Luckily, according to Marshall physician Jack Uhrig, M.D., Awe is not expected to experience any paralysis and will likely not require surgery for his injuries. Awe is planning to see a spine specialist upon his return home and was expected to be discharged in a specially fitted back brace.
Uhrig developed a special “Boy Scout bond” with Awe as he was evaluating him after his admission to Fitzgibbon.
“I was trying to obtain some information and get a feel for what had happened. Knowing he had been to Philmont and hiking in the mountains just days before, and now he was in such pain. He’s got something really wrong,” said Uhrig. “Having been a scoutmaster myself, even for a very brief time, and having been to Philmont with my own dad, I can relate.”
After the initial evaluation on Monday night, Uhrig brought some of his own old Boy Scout badges to Awe the next morning and asked him to share them with troop members as recognition of their courage through the ordeal.
“I’m glad you’re doing well,” said Uhrig, smiling as he reached down to shake Awe’s hand.
After suggesting that it appeared Awe seemed to always be helping others – even in the midst of the chaos of the disaster – he again fought back tears.
“I just know what it was like….even for those few minutes….when I didn’t know that my kids were OK. And I just wanted to let all the other parents know,” he said.
Awe was brought to Fitzgibbon Hospital along with another injured passenger in the same ambulance, while his boys were taken with other members of Troop 73 to a school in Columbia until arrangements could be made for their trips home.

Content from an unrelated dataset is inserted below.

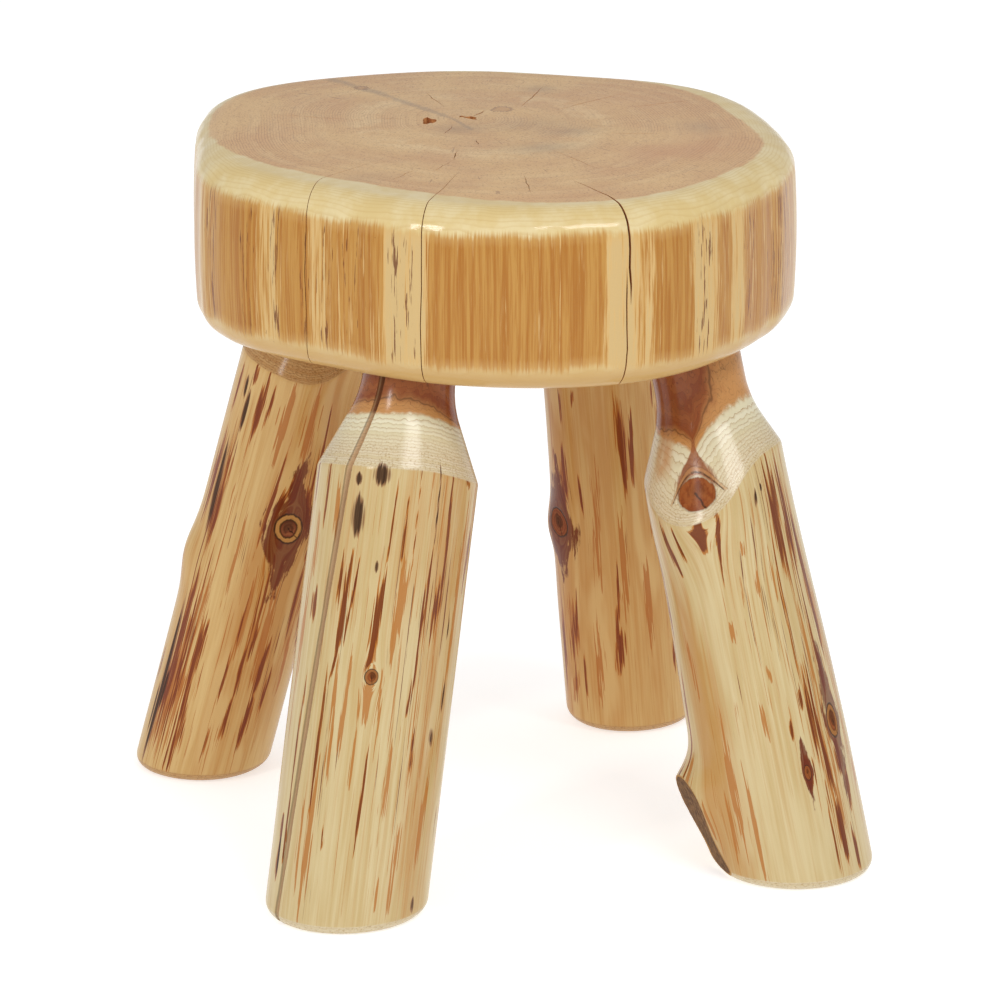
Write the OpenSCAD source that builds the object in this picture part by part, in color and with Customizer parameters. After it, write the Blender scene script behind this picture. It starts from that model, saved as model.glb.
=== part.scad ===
// Rustic log footstool: a thick slab of a log on four peeled log legs.
// Each leg ends in a turned round tenon with a coved shoulder, glued into a blind mortise under the slab.
// The stool stands on z = 0 with its centre over the origin, and its front faces -Y.

/* [Stool] */
// Height from the floor to the top of the seat
stool_height = 406; // [360:1:480]

/* [Seat slab] */
// Thickness of the slab
slab_thickness = 103.5; // [92:0.5:125]
// Mean radius of the slab
slab_radius = 172; // [162:1:200]
// Radius of the rounded top edge
slab_top_round = 18; // [6:1:24]
// Radius of the rounded bottom edge
slab_bottom_round = 17; // [6:1:20]
// Share of the tree's own swell that the slab's outline keeps
slab_swell = 1; // [0:0.1:1.2]
// Width of the slab's main drying check where it opens at the side
slab_check_width = 3; // [1:0.5:5]
// Depth of that check, measured in from the side
slab_check_depth = 32; // [12:1:40]

/* [Tenon joints] */
// Diameter of the tenon turned on each leg
tenon_d = 52; // [44:0.5:56]
// Length of the tenon that stands in the slab
tenon_length = 64; // [40:1:70]
// Chamfer round the tenon's end
tenon_chamfer = 2; // [0.5:0.5:5]
// Gap for glue all round the tenon
glue_gap = 0.1; // [0.05:0.05:0.3]
// Space for glue between the tenon's end and the bottom of its mortise
mortise_relief = 1.5; // [0.5:0.5:4]
// Distance of the mortises in from the slab's mean edge
mortise_inset = 55.5; // [50:0.5:70]

/* [Shoulders] */
// Radius of the cove between the tenon and the log
cove_radius = 60; // [40:1:90]
// Slope at which the cove runs out to the skin of the log
cove_slope = 24; // [18:1:35]
// Straight neck that shows under the slab on a leg driven home
neck = 6.5; // [6.5:0.5:14]
// Neck on the front right leg, whose knot keeps its shoulder lower
front_right_neck = 27; // [7:0.5:34]

/* [Legs] */
// Lean of the legs from upright, before each leg's own small difference
splay = 14; // [9:0.5:17]
// Radius of the rounded edge at each foot
foot_round = 8; // [3:0.5:14]

/* [Log diameters] */
// Front left leg at its foot
front_left_foot_d = 87; // [78:1:96]
// Front left leg under its shoulder
front_left_top_d = 87; // [78:1:96]
// Front right leg at its foot
front_right_foot_d = 89; // [80:1:98]
// Front right leg under its shoulder
front_right_top_d = 79; // [72:1:90]
// Back left leg at its foot
back_left_foot_d = 77; // [70:1:88]
// Back left leg under its shoulder
back_left_top_d = 76; // [70:1:88]
// Back right leg at its foot
back_right_foot_d = 76; // [68:1:86]
// Back right leg under its shoulder
back_right_top_d = 71; // [66:1:80]

/* [Knots and checks] */
// Height of the swelling round the big knot in the front right leg's shoulder
shoulder_knot_swell = 12; // [6:0.5:14]
// How far the sawn branch stub stands out of the front right leg
stub_reach = 10.5; // [7:0.5:12]
// Width of the front left leg's long drying check
leg_check_width = 3.5; // [1:0.5:5]
// Depth of that check
leg_check_depth = 6; // [2:0.5:12]

/* [Hidden] */

$fn = 96;

// The slab
underside = stool_height - slab_thickness;
slab_centre = slab_radius * [0.003, 0.0494];
// Swells of the slab's outline: how many go round, height as a share of the radius, bearing of the first
slab_lobes = [
    [2, 0.0413, -55], [3, 0.0244, 17], [4, 0.0198, 19],
    [5, 0.0105, -26], [6, 0.0087, 12], [7, 0.0116, -25]];
slab_belly = slab_swell * 0.006 * slab_radius;
// Drying checks down the slab's side: bearing, share of the main check's width, share of its depth
slab_checks = [[212, 0.35, 0.35], [238, 0.3, 0.35], [276, 1, 1]];
slab_columns = 90;
round_steps = 5;

// The joints
tenon_r = tenon_d / 2;
mortise_circle = slab_radius - mortise_inset;
mortise_depth = tenon_length + mortise_relief;
cove_run = cove_radius * sin(cove_slope);
cove_rise = cove_radius * (1 - cos(cove_slope));
cove_steps = 6;

// The log skins
leg_columns = 44;
leg_rings = 18;
log_reach = 70;
hidden_top = 6;

// One leg: mortise's bearing, share that it lies out of the mortise circle, turn of its lean off that bearing,
// its own lean on top of the splay, neck, foot diameter, top diameter, lobes, knots, drying check.
// A lobe is [count, height, turn]. A knot is [turn, distance up, height, half width, half length].
// A check is [turn at the foot, drift in turn up the leg, width, depth].
FRONT_LEFT = [225.8, -0.0446, -6.6, -0.8, neck, front_left_foot_d, front_left_top_d,
    [[2, 1.7, 120], [3, 0.5, 20]],
    [],
    [-29, 26, leg_check_width, leg_check_depth]];
FRONT_RIGHT = [317.9, 0.024, -10.4, -0.3, front_right_neck, front_right_foot_d, front_right_top_d,
    [[1, 0.9, 215], [2, 0.6, 70]],
    [[283, 218, shoulder_knot_swell, 36, 34], [224, 52, stub_reach, 18, 17], [211, 37, stub_reach * 0.84, 19.5, 20.5]],
    []];
BACK_LEFT = [131.7, -0.0369, 3.6, 1.8, neck, back_left_foot_d, back_left_top_d,
    [[2, 0.5, 70], [3, 0.4, 10]],
    [[32, 136, 3.5, 14, 18], [161, 262, -5, 16, 30]],
    []];
BACK_RIGHT = [43, 0.0584, 9.4, 0, neck, back_right_foot_d, back_right_top_d,
    [[1, 1, 105], [3, 0.4, 50]],
    [[115, 140, 3, 13, 15]],
    []];

function bearing(leg) = leg[0];
function place(leg) = mortise_circle * (1 + leg[1]) * [cos(bearing(leg)), sin(bearing(leg))];
function heading(leg) = bearing(leg) + leg[2];
function lean(leg) = splay + leg[3];
function neck_of(leg) = leg[4];
function axis_length(leg) = underside / cos(lean(leg));

// A value that eases from 0 to 1 as x does
function eased(x) = let (c = min(1, max(0, x))) c * c * (3 - 2 * c);

// Angle between two bearings, from -180 to 180
function turn_between(a, b) = let (d = (a - b) % 360) d > 180 ? d - 360 : d < -180 ? d + 360 : d;

// Sum of wavy lobes at a bearing
function lobes_at(lobes, a) = [for (l = lobes) l[1] * cos(l[0] * (a - l[2]))] * [for (l = lobes) 1];

// Outline of the slab, with its slope for the rounded edges
function slab_r(a) = slab_radius * (1 + slab_swell * lobes_at(slab_lobes, a));
function slab_normal(a) =
    let (slope = (slab_r(a + 0.5) - slab_r(a - 0.5)) * 180 / PI,
         n = [slab_r(a) * cos(a) + slope * sin(a), slab_r(a) * sin(a) - slope * cos(a)])
    n / norm(n);

// Heights and insets of the slab's rings, from its underside to its top
slab_rings = concat(
    [for (k = [0:round_steps]) let (a = 90 * k / round_steps)
        [slab_bottom_round * (1 - cos(a)), slab_bottom_round * (1 - sin(a))]],
    [[slab_thickness / 2, -slab_belly]],
    [for (k = [0:round_steps]) let (a = 90 * k / round_steps)
        [slab_thickness - slab_top_round * (1 - sin(a)), slab_top_round * (1 - cos(a))]]);

function slab_point(a, ring) =
    let (xy = slab_centre + [cos(a), sin(a)] * slab_r(a) - slab_normal(a) * ring[1])
    [xy[0], xy[1], underside + ring[0]];

// Skin between rings of points that all have the same count, with a flat cap at each end
module ringed_solid(rings) {
    n = len(rings[0]);
    last = len(rings) - 1;
    polyhedron(
        points = [for (ring = rings) each ring],
        faces = concat(
            [[for (k = [0:n - 1]) k]],
            [for (j = [0:last - 1], k = [0:n - 1]) each
                [[j * n + k, (j + 1) * n + k, (j + 1) * n + (k + 1) % n],
                 [j * n + k, (j + 1) * n + (k + 1) % n, j * n + (k + 1) % n]]],
            [[for (k = [n - 1:-1:0]) last * n + k]]));
}

// Carries a shape from a leg's own axis, which is +Z from the slab's underside up, to its place in the stool
module along_axis(leg) {
    translate([place(leg)[0], place(leg)[1], underside])
        rotate([0, 0, heading(leg)])
            rotate([0, -lean(leg), 0])
                children();
}

module mortise(leg) {
    along_axis(leg)
        translate([0, 0, -tenon_r])
            cylinder(h = tenon_r + mortise_depth, r = tenon_r + glue_gap);
}

// A drying check runs the slab's full height and closes to nothing towards the heart
module slab_check(check) {
    width = slab_check_width * check[1];
    depth = slab_check_depth * check[2];
    side = slab_r(check[0]);
    past = 6;
    translate([slab_centre[0], slab_centre[1], underside - past])
        rotate([0, 0, check[0]])
            linear_extrude(height = slab_thickness + 2 * past)
                polygon([[side - depth, 0], [side + past, -width * (depth + past) / depth / 2],
                         [side + past, width * (depth + past) / depth / 2]]);
}

module slab_body() {
    difference() {
        ringed_solid([for (ring = slab_rings) [for (k = [0:slab_columns - 1]) slab_point(360 * k / slab_columns, ring)]]);
        for (leg = [FRONT_LEFT, FRONT_RIGHT, BACK_LEFT, BACK_RIGHT])
            mortise(leg);
        for (check = slab_checks)
            slab_check(check);
    }
}

// Swelling that a leg's knots give its skin, at a turn and a distance up from the foot
function knots_at(leg, a, up) =
    len(leg[8]) == 0 ? 0 :
    [for (k = leg[8])
        let (around = turn_between(a, k[0]) * PI / 180 * leg[5] / 2)
        k[2] * exp(-pow(around / k[3], 2) - pow((up - k[1]) / k[4], 2))] * [for (k = leg[8]) 1];

// Radius of a leg's log: its foot eases into its top, with lobes and knots
function log_r(leg, a, up) =
    let (share = eased((up / axis_length(leg) - 0.2) / 0.55))
    (leg[5] * (1 - share) + leg[6] * share) / 2 + lobes_at(leg[7], a) + knots_at(leg, a, up);

// Turns of a leg's columns: even, or with the two lips and the bottom of its check
function leg_turns(leg) =
    len(leg[9]) == 0 ? [for (k = [0:leg_columns - 1]) [360 * k / leg_columns, 0]] :
    let (half = asin(leg[9][2] / leg[5]))
    concat([[-half, 0], [0, 1]],
        [for (k = [0:leg_columns - 3]) [half + (360 - 2 * half) * k / (leg_columns - 2), 0]]);

// Turn of the check at a distance up the leg: it follows the grain, which spirals a little
function check_turn(leg, up) = len(leg[9]) == 0 ? 0 : leg[9][0] + leg[9][1] * up / axis_length(leg);

// Radius that the tenon cutter leaves at a distance below the slab
function turned_r(leg, below) =
    let (x = below - neck_of(leg))
    x <= 0 ? tenon_r :
    x < cove_run ? tenon_r + cove_radius - sqrt(pow(cove_radius, 2) - pow(x, 2)) :
    tenon_r + cove_rise + (x - cove_run) * tan(cove_slope);

// Radius of a column of the skin: a check's bottom lies the same depth under the skin and under the shoulder
function column_r(leg, a, up, in_check) =
    let (skin = log_r(leg, a, up), below = axis_length(leg) - up)
    in_check && below > 0 ? min(skin, turned_r(leg, below)) - leg[9][3] : skin;

// A ring of the skin: level at the foot, and square to the leg's axis from halfway up
function leg_ring(leg, up, inset) =
    let (tilt = lean(leg) * eased(2 * up / axis_length(leg)),
         stretch = 1 / cos(lean(leg) - tilt),
         down = up - axis_length(leg),
         centre = [-sin(lean(leg)) * down, 0, cos(lean(leg)) * down],
         start = check_turn(leg, up))
    [for (column = leg_turns(leg))
        let (a = column[0] + start, r = column_r(leg, a, up, column[1] == 1) - inset)
        centre + [r * cos(a) * cos(tilt) * stretch, r * sin(a), r * cos(a) * sin(tilt) * stretch]];

module log_skin(leg) {
    l = axis_length(leg);
    first = foot_round / cos(lean(leg));
    foot = [for (k = [0:3]) let (a = 22.5 * k)
        leg_ring(leg, first * (1 - cos(a)), foot_round * (1 - sin(a)))];
    shaft = [for (k = [0:leg_rings]) leg_ring(leg, first + (l - 2 * neck - first) * k / leg_rings, 0)];
    top = [leg_ring(leg, l + tenon_length + hidden_top, 0)];
    translate([place(leg)[0], place(leg)[1], underside])
        rotate([0, 0, heading(leg)])
            ringed_solid(concat(foot, shaft, top));
}

// What the tenon cutter leaves: tenon, straight neck, cove and its run-out, over an untouched log
module turned_form(leg) {
    cove = [for (k = [cove_steps:-1:0]) let (a = cove_slope * k / cove_steps)
        [tenon_r + cove_radius * (1 - cos(a)), -neck_of(leg) - cove_radius * sin(a)]];
    run_out = (log_reach - tenon_r - cove_rise) / tan(cove_slope);
    low = -axis_length(leg) - log_reach;
    rotate_extrude()
        polygon(concat(
            [[0, low], [log_reach, low], [log_reach, -neck_of(leg) - cove_run - run_out]],
            cove,
            [[tenon_r, tenon_length - tenon_chamfer], [tenon_r - tenon_chamfer, tenon_length], [0, tenon_length]]));
}

// Saw cut across the branch stub: it stands out most at its upper end
module stub_saw_cut() {
    cut_low = 18;
    cut_high = 60;
    cut_r = front_right_foot_d / 2;
    cut_lean = atan((stub_reach - 1.5) / (cut_high - cut_low));
    along_axis(FRONT_RIGHT)
        rotate([0, 0, 233])
            translate([cut_r + 1.4, 0, cut_low - axis_length(FRONT_RIGHT)])
                rotate([0, cut_lean, 0])
                    translate([0, -40, -30])
                        cube([40, 80, 110]);
}

module log_leg(leg) {
    intersection() {
        log_skin(leg);
        along_axis(leg)
            turned_form(leg);
    }
}

module seat_slab() {
    color("burlywood")
        slab_body();
}

module leg_front_left() {
    color("wheat")
        log_leg(FRONT_LEFT);
}

module leg_front_right() {
    color("wheat")
        difference() {
            log_leg(FRONT_RIGHT);
            stub_saw_cut();
        }
}

module leg_back_left() {
    color("tan")
        log_leg(BACK_LEFT);
}

module leg_back_right() {
    color("tan")
        log_leg(BACK_RIGHT);
}

seat_slab();
leg_front_left();
leg_front_right();
leg_back_left();
leg_back_right();
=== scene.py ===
import math

import bmesh
import bpy
import numpy as np
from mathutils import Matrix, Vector


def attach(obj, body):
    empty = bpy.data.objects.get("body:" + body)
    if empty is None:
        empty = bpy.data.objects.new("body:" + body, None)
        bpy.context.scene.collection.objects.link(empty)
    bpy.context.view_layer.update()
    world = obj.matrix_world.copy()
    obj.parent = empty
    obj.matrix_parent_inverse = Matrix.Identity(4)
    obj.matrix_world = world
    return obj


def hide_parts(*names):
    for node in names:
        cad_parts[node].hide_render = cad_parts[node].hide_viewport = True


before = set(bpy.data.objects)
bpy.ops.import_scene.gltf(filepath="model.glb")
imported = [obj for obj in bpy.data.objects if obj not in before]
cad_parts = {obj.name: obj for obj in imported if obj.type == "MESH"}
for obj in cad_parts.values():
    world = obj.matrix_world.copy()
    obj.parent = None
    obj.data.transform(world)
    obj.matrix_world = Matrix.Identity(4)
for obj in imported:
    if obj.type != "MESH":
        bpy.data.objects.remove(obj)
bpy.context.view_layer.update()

mm = 0.001
fullTurn = 2 * math.pi


def paint(red, green, blue):
    # a paint chip's screen numbers, as Blender's linear colour
    chip = [c / 255 for c in (red, green, blue)]
    return tuple(c / 12.92 if c < 0.0404 else ((c + 0.055) / 1.055) ** 2.4 for c in chip) + (1.0,)


def newObject(name, data):
    obj = bpy.data.objects.new(name, data)
    bpy.context.scene.collection.objects.link(obj)
    return obj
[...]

As of Tuesday evening, Awe said all members of the Troop 73 were either home or on their way, with the exception of himself and Dr. Chopra. He also wanted to give special thanks to Tonya Ford and Johanna Cox, moms from Troop 6 in Columbia, who provided snacks and drinks for the Wisconsin troop’s journey home.
When asked what he might have learned from the experience, Awe didn’t hesitate to respond.
“Just how amazing people can be. People rise to the challenges…and how compassionate people can be: people here in this area. People were pulling ladders out of their backyards to help get people out of the train. I’m humbled by the compassion and humanity, because you just don’t see enough of that.”
As for Awe, he said the Fitzgibbon doctors and nurses had taken good care of him, and the staff had been very kind and accommodating. He kept repeating that his outcome could have been much worse.
“I’ve got my boys, and we are a bit battered and bruised. But it could’ve been a lot worse,” he repeated.
He added that he could see that his boys and members of the troop had “applied what they learned” as Boy Scouts.
“I know those boys were tired – after backpacking at camp. And you don’t get much sleep on the train. But they did their best to apply what they’d learned and to help others in need,” said Awe. “It was a pretty beautiful thing to see.”